**Description of the task**
Below are records; count the lines that contain "materials" and give only the total.

**Records for the task**

[Start]

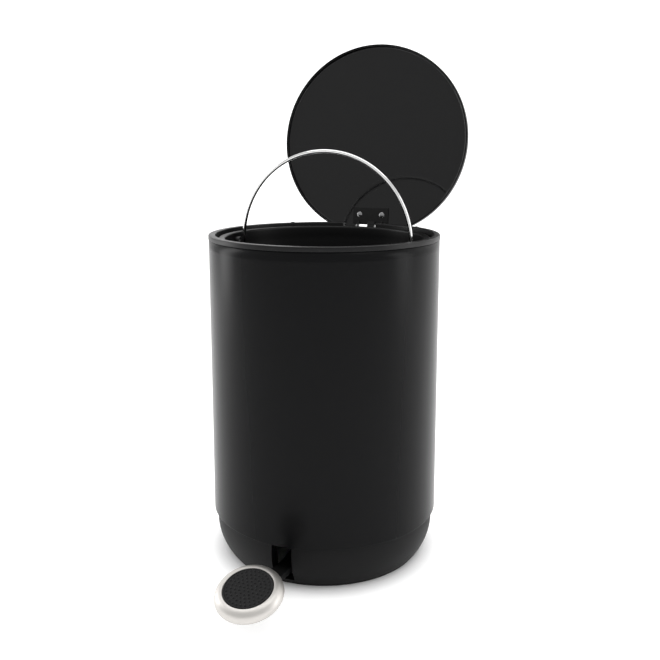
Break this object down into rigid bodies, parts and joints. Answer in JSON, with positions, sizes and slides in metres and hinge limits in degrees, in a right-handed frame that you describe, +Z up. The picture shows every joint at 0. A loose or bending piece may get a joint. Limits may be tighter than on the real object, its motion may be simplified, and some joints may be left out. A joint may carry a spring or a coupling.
{
  "type": "pedal trash can",
  "caption": "Round pedal bin: steel shell on a plastic base, lift-out bucket with wire bail, hinged lid opened by a foot pedal through a lever and push rod.",
  "frame": {"origin": "on the bin's axis at floor level, the centre of the ring it stands on", "axes": "+Z up along the shell's axis, -Y towards the pedal, +Y towards the lid hinge, +X to the right seen from the pedal side"},
  "size_m": [0.2056, 0.3444, 0.4694],
  "materials": {
    "black_plastic": "moulded, fine matt grain",
    "bucket_plastic": "moulded, satin",
    "soft_rubber": "soft",
    "pad_rubber": "dotted",
    "black_lacquer": "smooth satin lacquer",
    "lid_lacquer": "smooth satin lacquer",
    "gloss_liner": "mirror gloss",
    "black_steel": "black coated",
    "lever_black": "black coated, satin",
    "bright_steel": "bright zinc",
    "rod_steel": "drawn wire",
    "brushed_steel": "fine brushed",
    "polished_wire": "polished wire"
  },
  "bodies": {
    "bin": {"base_housing": "black_plastic", "floor_ring": "soft_rubber", "outer_shell": "black_lacquer", "rim_ring": "black_plastic", "rim_bumpers": "soft_rubber", "rod_guides": "black_plastic", "inner_bucket": "bucket_plastic", "body_hinge_bracket": "black_steel", "body_hinge_rivets": "bright_steel", "hinge_pin": "bright_steel", "hinge_pin_clips": "bright_steel", "pivot_pin": "bright_steel", "pivot_pin_clips": "bright_steel"},
    "lid": {"lid_cover": "lid_lacquer", "lid_liner": "gloss_liner", "lid_hinge_bracket": "black_steel", "lid_hinge_rivets": "bright_steel"},
    "rod": {"push_rod": "rod_steel", "rod_collars": "rod_steel", "rod_cap": "rod_steel"},
    "lever": {"pedal_lever": "lever_black", "pedal_cup": "brushed_steel", "pedal_pad": "pad_rubber", "pedal_screw": "bright_steel"},
    "bail": {"bail_handle": "polished_wire"}
  },
  "joints": [
    {"name": "lid_hinge", "type": "hinge", "parent": "bin", "child": "lid", "pos_m": [0, 0.105, 0.2705], "axis": [1, 0, 0], "range_deg": [0, 97]},
    {"name": "rod_crank", "type": "hinge", "parent": "lid", "child": "rod", "pos_m": [0, 0.09904, 0.27724], "axis": [1, 0, 0], "range_deg": [-97, 0]},
    {"name": "pedal_pivot", "type": "hinge", "parent": "bin", "child": "lever", "pos_m": [0, -0.01, 0.019], "axis": [1, 0, 0], "range_deg": [-8.64, 0]},
    {"name": "bail_fold", "type": "hinge", "parent": "bin", "child": "bail", "pos_m": [0, 0, 0.278], "axis": [1, 0, 0], "range_deg": [0, 88]}
  ],
  "couplings": [
    {"joint": "rod_crank", "follows": "lid_hinge", "ratio": -1},
    {"joint": "pedal_pivot", "follows": "lid_hinge", "ratio": -0.089057},
    {"joint": "bail_fold", "follows": "lid_hinge", "ratio": 0.90722}
  ]
}
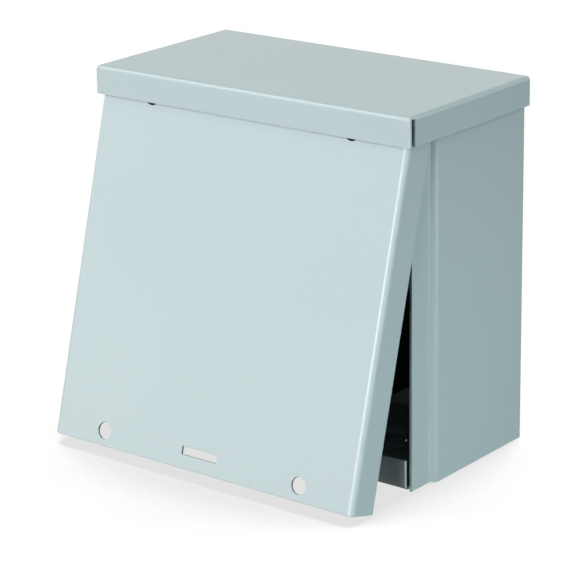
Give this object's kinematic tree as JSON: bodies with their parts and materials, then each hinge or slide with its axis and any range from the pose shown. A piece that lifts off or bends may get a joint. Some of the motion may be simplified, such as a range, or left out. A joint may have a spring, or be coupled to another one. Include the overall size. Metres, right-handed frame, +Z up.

[End]

**Exercise result**
2